IIUC, you want to do something like this:

XSLT 1.0

<xsl:stylesheet version="1.0" 
xmlns:xsl="http://www.w3.org/1999/XSL/Transform">
<xsl:output method="xml" version="1.0" encoding="UTF-8" indent="yes"/>
<xsl:strip-space elements="*"/>

<xsl:key name="txt-by-col" match="text()" use="generate-id(preceding-sibling::cb[1])" />

<xsl:template match="/">
    <root>
        <xsl:for-each select="//cb">
            <div class="column {preceding::milestone[1]/@n}">
                <xsl:for-each select="key('txt-by-col', generate-id())">
                    <xsl:value-of select="." />
                    <br/>
                 </xsl:for-each>    
            </div>
        </xsl:for-each>
    </root>
</xsl:template>

</xsl:stylesheet>

Not that this assumes all the text nodes of a column are siblings of the leading cb element.

0
votes

I came up with a workable solution. May not be elegant, but it is working for my purposes. I will post here, in case it is useful to someone else in the future.
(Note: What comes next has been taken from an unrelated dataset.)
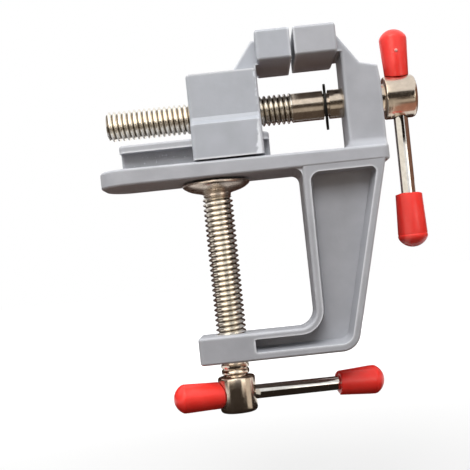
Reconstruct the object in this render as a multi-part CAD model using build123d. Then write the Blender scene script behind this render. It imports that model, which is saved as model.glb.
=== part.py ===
from build123d import *
import math
import os

# Small bench vise that clamps on a table edge. X runs along the main screw towards its
# handle, Z is up and Y runs across the jaws. The origin is on the clamp screw's axis, at
# the underside of the base plate, where the table top sits. Sizes are in millimetres.

# Running clearances
slide_gap = 0.2          # moving jaw on its rail, on each flat side
thread_gap = 0.1         # threaded rod in its hole, on the radius
shank_gap = 0.1          # plain shank in the fixed jaw, on the radius
bar_gap = 0.3            # loose cross bar in a screw head, on the radius
seat_gap = 0.2           # cap against the screw head at the end of the bar's travel
swivel_gap = 0.05        # clamp pad on its swivel neck

# Base plate of the casting
plate_reach = 35.6       # from the clamp screw's axis to the free tip
plate_back = 54.2        # from the clamp screw's axis to the handle end
plate_width = 25.0
plate_tip_thickness = 5.4
plate_back_thickness = 4.6
plate_tip_radius = 9.0
plate_back_radius = 3.0
plate_edge_radius = 0.9

# T-shaped rail that the moving jaw rides on
rail_inset = 7.2         # from the plate's tip to the rail
rail_length = 46.5
rail_height = 12.9       # top of the rail above the plate's underside
rail_lip_thickness = 2.4
rail_lip_width = 17.0
rail_stem_width = 9.0
rail_tip_radius = 1.2    # lip's corners seen from above, at the plate's tip
rail_end_radius = 2.2    # the same at the fixed jaw's end
rail_stem_radius = 0.8
rail_edge_radius = 0.8

# Jaws, fixed and moving
jaw_width = 25.0
jaw_top = 43.1
jaw_gap = 1.1            # between the two jaw faces as shown
fixed_face_setback = 25.8    # fixed jaw face, from the plate's handle end
fixed_head_length = 13.0
fixed_head_height = 9.1
moving_head_length = 10.7
moving_head_height = 9.6
jaw_edge_radius = 1.0
jaw_bite_radius = 0.4    # the working edges stay sharper

# Upright of the fixed jaw
upright_thickness = 11.6
upright_width = 16.4
upright_slope_lead = 2.3     # the back starts to slope this far below the jaw's top
upright_slope_run = 6.8
upright_slope_drop = 9.7
upright_shoulder_drop = 1.3
upright_corner_drop = 5.2
upright_corner_run = 0.6
upright_edge_radius = 1.0
upright_back_radius = 0.8
upright_foot_radius = 3.2

# C-shaped clamp leg under the plate
throat_depth = 26.9      # clamp screw's axis to the leg's inner face
throat_height = 48.7     # plate's underside to the top of the lower arm
arm_height = 8.7
leg_back_inset = 1.7     # leg's back ahead of the plate's handle end, where they meet
leg_back_angle = 13.5    # slope of the leg's back face from upright, in degrees
leg_width = 16.0
leg_sink = 0.6           # how far the leg runs up into the plate
leg_inner_radius = 5.2
leg_outer_radius = 6.0
leg_root_radius = 2.5
leg_edge_radius = 0.9
boss_front = 10.3        # boss ahead of the clamp screw's axis
boss_back = 7.3          # boss behind the clamp screw's axis
boss_corner_radius = 1.6
rim_thickness = 2.2
web_thickness = 4.0
pocket_depth = 6.3
pocket_draft = 9.0       # draft of the pocket walls, in degrees
pocket_corner_radius = 1.8
pocket_root_radius = 3.0
pocket_top = 0.3         # pocket's upper wall below the plate's underside
flare_height = 11.0      # the inner rim widens to the plate over this height

# Moving jaw body
jaw_body_length = 21.8
jaw_body_drop = 11.1     # top of the body below the jaw's top
jaw_head_inset = 0.4     # the body stops this far short of its head's back
jaw_body_floor = 5.6     # clear of the plate's top at its thick end
jaw_upper_width = 21.6
jaw_step_height = 16.2   # where the side starts to draw in
jaw_step_rise = 2.4
jaw_step_radius = 1.2
jaw_corner_radius = 1.4
gusset_width = 15.0
gusset_run = 7.5
gusset_drop = 2.1        # top of the gusset below the jaw's top

# Main screw
screw_height = 20.4
thread_diameter = 9.5
thread_pitch = 1.5875
thread_depth = 0.86
thread_root_flat = 0.2
thread_sink = 0.1        # the ridge starts this far inside the core, to join it well
thread_lead_in = 0.9     # bare core at each end of a thread
screw_tip_inset = 3.4    # screw's free tip short of the plate's tip
shank_diameter = 9.1
shank_ahead = 11.1       # plain shank between the thread and the ring
main_head_standoff = 1.5     # head clear of the plate's handle end
main_head_diameter = 13.4
main_head_length = 9.9
main_head_chamfer = 1.4
main_head_edge = 0.5
main_bar_inset = 4.8     # bar's axis behind the head's inner end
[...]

<!-- add a white space in empty milestone so it doesn't wrap around other elements -->
<xsl:template match="tei:milestone">
  <xsl:variable name="milenum" select="@n" />
  <milestone>
    <xsl:attribute name="n">
       <xsl:value-of select="$milenum" />
    </xsl:attribute>
    <xsl:text> </xsl:text>
  </milestone>
</xsl:template>

<!-- add a white space in empty cb so it doesn't wrap around other elements -->
<xsl:template match="tei:cb">
   <xsl:variable name="num" select="@n" />
   <cb>
      <xsl:attribute name="n">
         <xsl:value-of select="$num" />
      </xsl:attribute>
      <xsl:text> </xsl:text>
   </cb>
</xsl:template>

<!-- wrap content following cb elements in a div, with a class indicating the number of columns in the preceding milestone n attribute (if milestone n=2, then div class=column1of2 or div class=column2of2) -->
<xsl:template match="tei:p[tei:cb]">
    <!-- to print text before the first milestone -->
    <xsl:apply-templates select="node()[not(preceding::tei:milestone)]" />
    <xsl:for-each select="tei:cb">
      <xsl:variable name="count" select="position()" />
      <div>
         <xsl:variable name="numberofcolumns" select="preceding::tei:milestone[1]/@n" />
         <xsl:variable name="n" select="@n" />
         <xsl:attribute name="class">
           <xsl:text>column</xsl:text>
           <xsl:value-of select="$n" />
           <xsl:text>of</xsl:text>
           <xsl:value-of select="$numberofcolumns" />
         </xsl:attribute>
         <xsl:apply-templates select="following-sibling::node()[preceding-sibling::tei:cb[1][@n=$n] and count(preceding-sibling::tei:cb)=$count and preceding::tei:milestone[1][@n>1] and not(self::tei:milestone)]" />
       </div>
     </xsl:for-each>
 </xsl:template>

This outputs:

<milestone n="2"> </milestone>
<div class="column1of2">
</div>
<div class="column2of2">
</div>
<div class="column1of2">
</div>
<div class="column2of2">
</div>

Now that I see the answer from @michael.hor257k I will simplify this code with his approach.